Alors, maintenant qu’il a eu les réponses à ses questions, « que veut le Maroc ? ». Soit il se contente des déclarations espagnoles et il va de l’avant pour réparer une relation méchamment fracturée, soit il n’est pas satisfait par ces réponses et monte d’un cran plus loin, rompant les relations et dénonçant les conventions.
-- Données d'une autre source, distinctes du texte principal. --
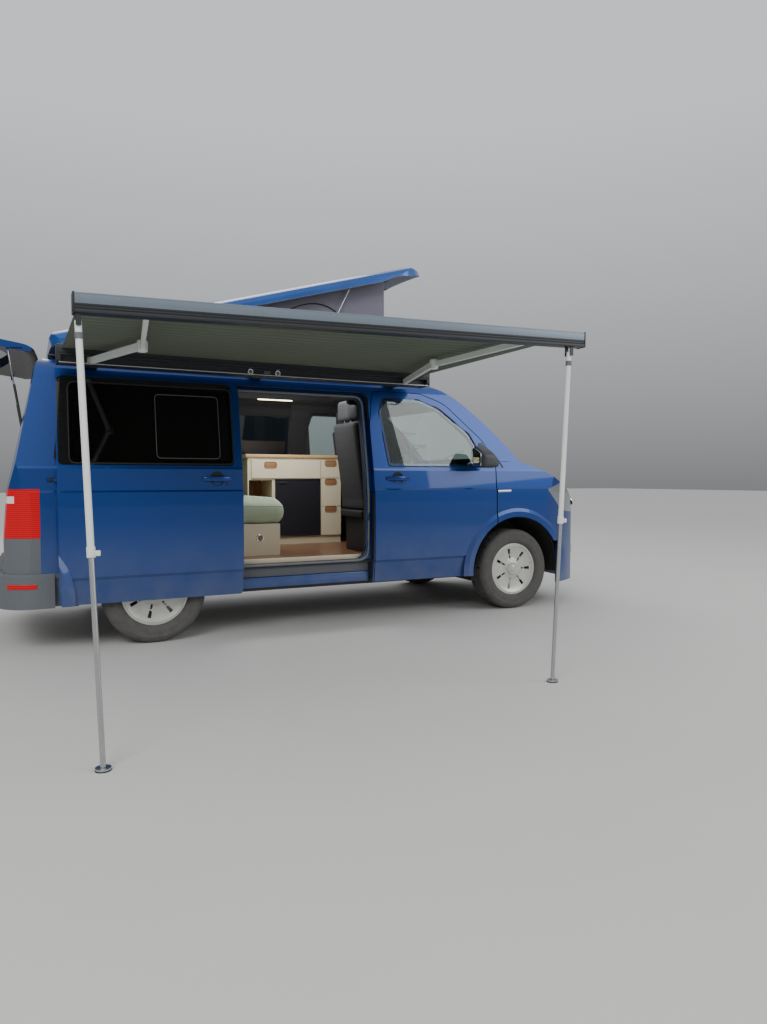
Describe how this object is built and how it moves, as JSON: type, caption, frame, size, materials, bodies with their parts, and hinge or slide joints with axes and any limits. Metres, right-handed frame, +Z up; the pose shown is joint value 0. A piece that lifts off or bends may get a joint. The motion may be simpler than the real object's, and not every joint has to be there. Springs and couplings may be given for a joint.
{
  "type": "camper van",
  "caption": "Compact camper van with a raised lifting roof and tent, open tailgate and side sliding door, roof-side awning on legs, and kitchen and bench inside.",
  "frame": {"origin": "On the ground under the middle of the whole object as it stands, open tailgate and awning included.", "axes": "+X is forward along the van, +Y is to its left, +Z is up; the awning is on the right, -Y side."},
  "size_m": [6.0198, 4.2549, 2.8594],
  "materials": {
    "paint": "metallic deep blue",
    "roof_paint": "painted laminate, deep blue",
    "grey_plastic": "grained grey",
    "black_plastic": "black",
    "glass": "tinted",
    "clear_glass": "clear",
    "lamp_red": "red lens",
    "lamp_clear": "clear lens over reflector",
    "tyre": "moulded",
    "silver": "silver",
    "steel": "satin",
    "dark_steel": "black chassis paint",
    "cast": "cast",
    "trim": "dark grey",
    "seat_cloth": "dark woven",
    "cream": "cream laminate board",
    "floor_wood": "wood plank",
    "sage": "sage woven",
    "tent_cloth": "dark grey canvas",
    "awning_cloth": "striped grey green",
    "anthracite": "anthracite",
    "white_alu": "white powder coat",
    "fridge_dark": "dark front"
  },
  "bodies": {
    "van": {"side_panel_right": "paint", "side_panel_left": "paint", "roof_panel": "paint", "front_wings": "paint", "front_bumper": "paint", "grille": "black_plastic", "headlamps": "lamp_clear", "windscreen": "clear_glass", "scuttle": "black_plastic", "side_windows": "glass", "sliding_door": "paint", "sliding_door_window": "glass", "tail_lamps": "lamp_red", "rear_bumper": "grey_plastic", "underbody": "dark_steel", "tent": "tent_cloth", "awning_case": "anthracite", "awning_arms": "white_alu", "awning_lead_rail": "anthracite", "awning_fabric": "awning_cloth", "front_subframe": "dark_steel", "rear_suspension": "dark_steel", "engine": "cast", "fuel_tank": "trim", "exhaust": "steel", "dashboard": "trim", "front_seats": "seat_cloth", "furniture": "cream", "fridge": "fridge_dark", "cushions": "sage", "wood_floor": "floor_wood"},
    "tailgate": {"tailgate": "paint", "tailgate_window": "glass"},
    "tailgate_barrels": {"tailgate_strut_barrels": "dark_steel"},
    "tailgate_rods": {"tailgate_strut_rods": "steel"},
    "bonnet": {"bonnet": "paint"},
    "door_right": {"front_door_right": "paint", "front_door_window_right": "clear_glass", "door_mirror_right": "black_plastic"},
    "door_left": {"front_door_left": "paint", "front_door_window_left": "clear_glass", "door_mirror_left": "black_plastic"},
    "lifting_roof": {"pop_roof": "roof_paint"},
    "roof_barrels": {"roof_strut_barrels": "silver"},
    "roof_rods": {"roof_strut_rods": "steel"},
    "knuckle_right": {"knuckle_right": "cast"},
    "knuckle_left": {"knuckle_left": "cast"},
    "steering_wheel": {"steering_wheel": "trim"},
    "leg_rear_upper": {"awning_leg_rear_upper": "white_alu"},
    "leg_rear_lower": {"awning_leg_rear_lower": "white_alu"},
    "leg_front_upper": {"awning_leg_front_upper": "white_alu"},
    "leg_front_lower": {"awning_leg_front_lower": "white_alu"},
    "wheel_front_right": {"wheel_front_right": "silver", "tyre_front_right": "tyre"},
    "wheel_front_left": {"wheel_front_left": "silver", "tyre_front_left": "tyre"},
    "wheel_rear_right": {"wheel_rear_right": "silver", "tyre_rear_right": "tyre"},
    "wheel_rear_left": {"wheel_rear_left": "silver", "tyre_rear_left": "tyre"}
  },
  "joints": [
    {"name": "tailgate_hinge", "type": "hinge", "parent": "van", "child": "tailgate", "pos_m": [-1.568, 0.962, 1.956], "axis": [0, -1, 0], "range_deg": [0, 86]},
    {"name": "tailgate_strut_pivot", "type": "hinge", "parent": "van", "child": "tailgate_barrels", "pos_m": [-1.668, 0.962, 1.306], "axis": [0, 1, 0], "range_deg": [0, 21.26]},
    {"name": "tailgate_strut_slide", "type": "slide", "parent": "tailgate_barrels", "child": "tailgate_rods", "axis": [0.1485, 0, -0.9889], "range_m": [0, 0.1796]},
    {"name": "roof_lift", "type": "hinge", "parent": "van", "child": "lifting_roof", "pos_m": [-1.785, 0.962, 1.95], "axis": [0, 1, 0], "range_deg": [0, 16.1], "deforming": ["tent"]},
    {"name": "roof_strut_pivot", "type": "hinge", "parent": "van", "child": "roof_barrels", "pos_m": [0.329, 0.962, 1.955], "axis": [0, 1, 0], "range_deg": [0, 63.52]},
    {"name": "roof_strut_slide", "type": "slide", "parent": "roof_barrels", "child": "roof_rods", "axis": [-0.4505, 0, -0.8928], "range_m": [0, 0.3383]},
    {"name": "bonnet_hinge", "type": "hinge", "parent": "van", "child": "bonnet", "pos_m": [2.242, 0.962, 1.262], "axis": [0, -1, 0], "range_deg": [0, 60]},
    {"name": "door_right_hinge", "type": "hinge", "parent": "van", "child": "door_right", "pos_m": [1.889, -0.005, 1.1], "axis": [0, 0, 1], "range_deg": [0, 68]},
    {"name": "door_left_hinge", "type": "hinge", "parent": "van", "child": "door_left", "pos_m": [1.889, 1.929, 1.1], "axis": [0, 0, -1], "range_deg": [0, 68]},
    {"name": "steering", "type": "hinge", "parent": "van", "child": "knuckle_right", "pos_m": [2.102, 0.208, 0.343], "axis": [0, 0, 1], "range_deg": [-35, 35]},
    {"name": "steering_left", "type": "hinge", "parent": "van", "child": "knuckle_left", "pos_m": [2.102, 1.716, 0.343], "axis": [0, 0, 1], "range_deg": [-35.2, 35.2]},
    {"name": "steering_wheel_turn", "type": "hinge", "parent": "van", "child": "steering_wheel", "pos_m": [1.652, 1.362, 1.16], "axis": [-0.822, 0, 0.5695], "range_deg": [-512, 512]},
    {"name": "wheel_spin_front_right", "type": "hinge", "parent": "knuckle_right", "child": "wheel_front_right", "pos_m": [2.102, 0.148, 0.343], "axis": [0, 1, 0], "continuous": true},
    {"name": "wheel_spin_front_left", "type": "hinge", "parent": "knuckle_left", "child": "wheel_front_left", "pos_m": [2.102, 1.776, 0.343], "axis": [0, 1, 0], "continuous": true},
    {"name": "wheel_spin_rear_right", "type": "hinge", "parent": "van", "child": "wheel_rear_right", "pos_m": [-0.898, 0.148, 0.343], "axis": [0, 1, 0], "continuous": true},
    {"name": "wheel_spin_rear_left", "type": "hinge", "parent": "van", "child": "wheel_rear_left", "pos_m": [-0.898, 1.776, 0.343], "axis": [0, 1, 0], "continuous": true},
    {"name": "awning_leg_rear_fold", "type": "hinge", "parent": "van", "child": "leg_rear_upper", "pos_m": [-1.468, -1.838, 1.75054], "axis": [-0.004, -0.989, 0.1478], "range_deg": [0, 90.13]},
    {"name": "awning_leg_rear_slide", "type": "slide", "parent": "leg_rear_upper", "child": "leg_rear_lower", "axis": [-0.0245, 0.1479, 0.9887], "range_m": [0, 0.6]},
    {"name": "awning_leg_front_fold", "type": "hinge", "parent": "van", "child": "leg_front_upper", "pos_m": [1.064, -1.838, 1.81906], "axis": [0.0009, 0.9994, -0.0333], "range_deg": [0, 83.96]},
    {"name": "awning_leg_front_slide", "type": "slide", "parent": "leg_front_upper", "child": "leg_front_lower", "axis": [0.0783, 0.0331, 0.9964], "range_m": [0, 0.6]}
  ],
  "couplings": [
    {"joint": "tailgate_strut_pivot", "follows": "tailgate_hinge", "ratio": 0.24371},
    {"joint": "tailgate_strut_slide", "follows": "tailgate_hinge", "m_per_rad": 0.11897},
    {"joint": "roof_strut_pivot", "follows": "roof_lift", "ratio": 3.9269},
    {"joint": "roof_strut_slide", "follows": "roof_lift", "m_per_rad": 1.2002},
    {"joint": "steering_left", "follows": "steering", "ratio": 1},
    {"joint": "steering_wheel_turn", "follows": "steering", "ratio": 14.6}
  ]
}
Ce n’est certes pas désirable, mais Rabat doit choisir : jusqu’où notre diplomatie est-elle prête à aller ?
 

Continuer ainsi à publier des communiqués en cascade, persister dans ce jeu aussi stérile que celui des Espagnols, fait d’attaques et de contre-attaques, énumérer les soutiens yéménites, golfiques, panafricains ou autres… tout cela n’est pas digne de la diplomatie marocaine que nous nous sommes habitués à voir à un certain niveau.
 

Aujourd’hui, il appartient à Nasser Bourita de s’exprimer, et de parler aux Marocains car si la stratégie à long terme du roi Mohammed VI est lisible, crédible, plausible et clairement énoncée dans son discours de Riyad en 2016, la tactique guerrière, au risque d’être aventurière, du ministre et diplomate en chef devrait être expliquée aux médias marocains et aussi au parlement.
 

L’opinion publique s’est mobilisée pour cette crise avec l’Espagne, et a même applaudi à l’autre crise, avec Berlin. Elle mérite davantage de respect et de considération. Bien que simple tacticien, M. Bourita devrait comprendre que stratégiquement, avant d’ouvrir plusieurs fronts extérieurs, il doit s’assurer de la solidité du front intérieur.